Sept ans après la Révolution du 14 janvier 2011, la transition démocratique se trouve-t-elle soudain dans l’impasse ? Sans verser dans un pessimisme excessif, il n’échappe à personne que la Tunisie vit aujourd’hui un grand malaise politique, économique et social dont la responsabilité incombe à toutes les parties, à commencer par les acteurs politiques, plus enclins à des guerres fratricides et aux surenchères stériles qu’à se prévaloir en tant qu’agitateurs de débats qui interpellent et mobilisent. Ce blocage se nourrit également du laxisme des pouvoirs politiques qui n’ont pas su faire bouger les choses, mettre en route les réformes qui s’imposent et à faire appliquer la loi. Le prestige de l’Etat, qu’on n’a eu de cesse de claironner à longueur de discours, reste un slogan creux avec l’affaiblissement extrême de l’Etat plus que jamais incapable d’assumer ses missions essentielles en gérant au plus pressé les affaires du pays.
Les organisations de la société civile assument, dans ce magma, une grande responsabilité dans le cercle vicieux dans lequel le pays ne cesse de se débattre. Des organisations qui se soucient plus de se substituer au pouvoir, que de jouer leur rôle de contre-pouvoir. Par leur politique de bras de fer, leur refus systématique du consensus et leur obstination à glaner encore et toujours des acquis aux travailleurs, certaines parties sont à l’origine de la déstructuration des entreprises qu’elles soient publiques ou privées et l’aggravation de leurs difficultés.
Aujourd’hui, les symptômes du blocage se perçoivent particulièrement sur le plan politique dans la mesure où les manœuvres et les calculs des différents acteurs, toutes familles politiques confondues, ont eu pour corollaire le report des Municipales et l’aggravation de la crise que connaît certaines instances indépendantes, à l’instar de l’ISIE ou de l’IVD.Le report des Municipales à 2018 constitue manifestement un coup dur pour le processus démocratique et pour la mise en place des pouvoirs locaux. Ce résultat, peu flatteur, traduit une inconscience générale et une fuite en avant. Celle du gouvernement, des partis politiques et de l’Assemblée des Représentants du Peuple qui ont préféré saboter ce processus, pourtant attendu depuis sept ans, en faisant prévaloir des agendas suspects et des intérêts partisans étriqués.
Il en est de même pour la grave crise qu’a traversée l’ISIE (Instance supérieure indépendante des élections), qui a été utilisée par de nombreux partis comme un alibi fallacieux pour rendre le report des élections inévitable.

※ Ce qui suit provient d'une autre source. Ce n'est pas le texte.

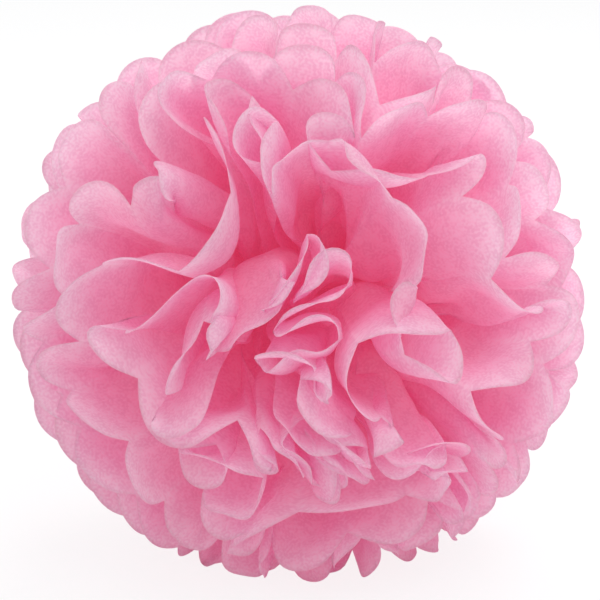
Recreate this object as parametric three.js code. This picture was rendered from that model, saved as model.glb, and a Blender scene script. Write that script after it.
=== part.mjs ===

Les manipulations et les surenchères qui ont ponctué la vacance de postes au sein de cette instance ont servi pour cacher l’impréparation des uns et l’incapacité des autres à affronter une dure réalité, celle de la perte de confiance de la majorité des Tunisiens dans leur classe politique.
Enfin l’Instance Vérité et Dignité n’a pas échappé à cette même logique implacable d’instrumentalisation des instances par certaines parties pour régler des vieux comptes politiques que de l’utiliser en tant que levier important pour favoriser une véritable réconciliation nationale. Depuis sa mise en place, l’IVD s’est trouvée dans l’œil du cyclone et, très peu ont applaudi sa constitution, le travail qu’elle a mis en œuvre ou même sa composition qui ne finit pas de changer au gré des humeurs de sa présidente et de son bon vouloir. Ce qui dérange le plus depuis un certain temps, ce n’est pas tant la qualité du travail qu’elle prétend assurer pour restaurer la vérité, éviter que des actes innommables ne se reproduisent et fermer une fois pour toutes des pages sombres de notre passé, mais plutôt la gouvernance même de cette instance. Minée par les conflits d’intérêts, l’IVD que certains partis politiques soutiennent à cor et à cri (Ennahdha, le Front populaire ou Harak Tounes El Irada…), ne cesse de broyer ses membres et de déraper de la mission qui lui est dévolue. Les abus répétés de sa présidente au vu et au su de tout le monde, sont en train de fragiliser cette instance qui, depuis sa création a choisi de se placer au-dessus de l’Etat et des lois.
A l’évidence, tous les blocages qui affectent la vie politique et surtout le fonctionnement des nouvelles institutions démocratiques, se nourrissent de l’inconscience de la classe politique qui préfère les instrumentaliser et faire perdurer le goût d’inachevé que d’apporter une contribution effective à un édifice encore en construction.